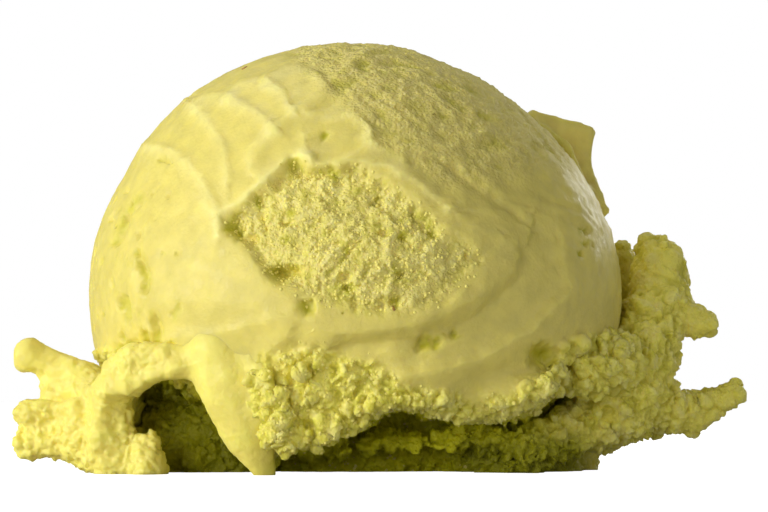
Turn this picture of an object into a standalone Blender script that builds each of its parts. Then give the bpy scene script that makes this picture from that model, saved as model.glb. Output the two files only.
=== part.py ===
"""One scoop of pistachio gelato on its flat foot.

The scoop is a single solid. A round spoon dragged it off the tub, which left a smooth dome with a torn
lower lip, a creamy skirt with a hollow on the left, a crumbly skirt with two horns on the right, a thin
curl behind the right shoulder and a coarse broken patch on the front, where the spoon's skin came away.

Blender metres, +Z up. The side with the broken patch faces -Y. The origin is on the foot, under the
middle of the scoop's box. Sizes and places below are millimetres, from the middle of the photographed side.
"""

import math
import random

import bmesh
import bpy
import numpy as np
from mathutils import Matrix, Vector

MM = 0.001
NODE = "gelato_scoop"

# The dome that the round spoon shaped: its radius by angle, up from the right, and its depth
DOME_CENTRE = (-2.6, 0.0, 20.4)
DOME_ANGLES = (-90, -30, 0, 12, 24, 36, 48, 66, 84, 102, 120, 138, 156, 168, 180, 210, 270)
DOME_RADII = (27.0, 29.4, 29.6, 29.4, 28.8, 28.1, 27.4, 27.2, 27.4, 27.7, 28.4, 29.0, 29.0, 30.1, 30.4,
              30.0, 27.0)
DOME_DEPTH = 29.0
DOME_BLUR = 7.0

# The eye that sees the front: marks on the front are placed where this eye sees them on the plane y = 0
EYE = (0.45, -340.0, 8.0)

# The dome's torn lip as seen from the front, how far it flares there, and its height round the back
LIP_ACROSS = (-34.0, -31.7, -21.5, -19.8, -15.9, -12.7, -10.2, -6.6, -3.4, 1.4, 7.9, 13.6, 18.7, 20.4, 24.9,
              29.4)
LIP_UP = (13.4, 12.9, 11.8, 8.8, 3.4, 0.9, 3.8, 4.3, 5.9, 8.4, 7.2, 6.7, 10.0, 12.9, 14.1, 15.3)
LIP_FLARES = (0.4, 0.4, 0.4, 0.6, 0.8, 0.8, 1.2, 1.4, 1.5, 1.9, 2.1, 2.2, 2.0, 0.6, 0.2, 0.2)
FLARE_HEIGHT = 3.6
UNDERSIDE_DIP = 0.12
LIP_BACK_HEIGHT = 6.5
LIP_TEAR_SIZE, LIP_TEAR = 2.6, 0.9

# Clay-like strokes: each key is a ball (x, y, z, radius), and each pair of keys is bridged
FOOT = (
    ((-4.0, 6.0, 6.0, 16.0), (0.0, 8.0, 6.0, 17.0)),
    ((-20.0, -2.0, 1.0, 9.0), (-22.0, 10.0, 1.0, 9.0), (-8.0, 20.0, 1.0, 7.0), (14.0, 16.0, 1.0, 8.0)),
    ((14.0, -1.0, 2.0, 9.0), (17.0, 6.0, 2.0, 8.4)),
)
CREAMY_SKIRT = {
    "knob": ((-38.5, -10.0, 12.8, 1.9), (-36.0, -10.0, 11.7, 1.8), (-33.5, -10.5, 10.2, 2.4),
             (-31.4, -11.5, 9.3, 2.4)),
    "groove": ((-36.7, -10.6, 9.7, 1.5), (-33.0, -11.0, 8.4, 2.2)),
    "low_knob": ((-38.0, -11.0, 6.7, 1.8), (-35.2, -11.5, 7.2, 2.1), (-32.0, -12.0, 7.8, 2.8)),
    "left_foot": ((-38.6, -11.0, 3.2, 1.7), (-36.2, -11.4, 3.5, 1.7), (-33.2, -12.0, 4.0, 2.6),
                  (-30.0, -12.0, 2.4, 3.0)),
    "cheek": ((-31.0, -10.0, 7.6, 4.0), (-30.4, -3.0, 7.0, 4.4), (-30.0, 5.0, 6.4, 4.2)),
    "left_mass": ((-35.4, -8.4, 5.6, 2.6), (-34.4, -5.0, 6.2, 3.2), (-32.0, 0.0, 6.0, 4.6)),
    "arch": ((-29.4, -16.5, 9.0, 1.8), (-27.9, -18.0, 10.8, 2.1), (-25.5, -20.0, 11.8, 2.4),
             (-22.8, -21.4, 12.4, 1.8), (-20.2, -22.2, 11.9, 1.7), (-18.0, -22.6, 12.4, 2.0)),
    "post": ((-29.4, -16.2, 8.6, 1.9), (-28.9, -16.2, 6.3, 2.2), (-28.8, -16.2, 3.6, 2.3),
             (-28.2, -16.0, 0.4, 2.4)),
    "behind_post": ((-31.6, -13.6, 7.2, 2.6), (-31.4, -13.8, 3.8, 2.8)),
    "ledge": ((-27.4, -16.6, 3.2, 1.4), (-26.4, -16.8, 1.6, 1.5)),
    "doorstep": ((-24.6, -17.6, 3.9, 1.0), (-24.9, -17.8, 2.0, 1.6), (-24.8, -17.8, 0.4, 2.0)),
    "tongue": ((-18.4, -20.8, 16.8, 2.2), (-16.9, -22.2, 13.2, 3.5), (-15.8, -22.6, 8.8, 3.5),
               (-14.1, -22.6, 4.9, 2.8), (-12.8, -22.4, 2.1, 1.8), (-11.9, -22.0, 0.2, 1.2)),
    "tongue_right": ((-13.4, -23.8, 13.4, 2.0), (-12.2, -24.2, 10.4, 2.4), (-12.0, -24.0, 7.4, 2.2)),
}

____

What is being asked — Each line from the top of the material above through the line with "its flat foot." must be echoed exactly, and no other line.

Reply —
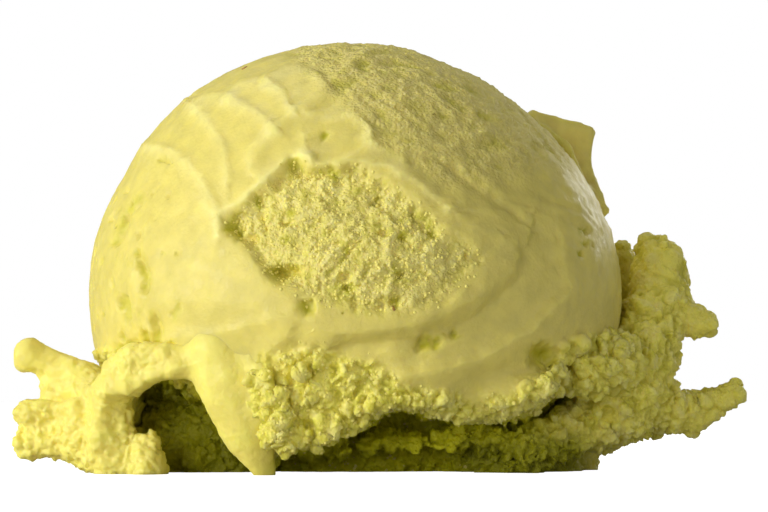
Turn this picture of an object into a standalone Blender script that builds each of its parts. Then give the bpy scene script that makes this picture from that model, saved as model.glb. Output the two files only.
=== part.py ===
"""One scoop of pistachio gelato on its flat foot.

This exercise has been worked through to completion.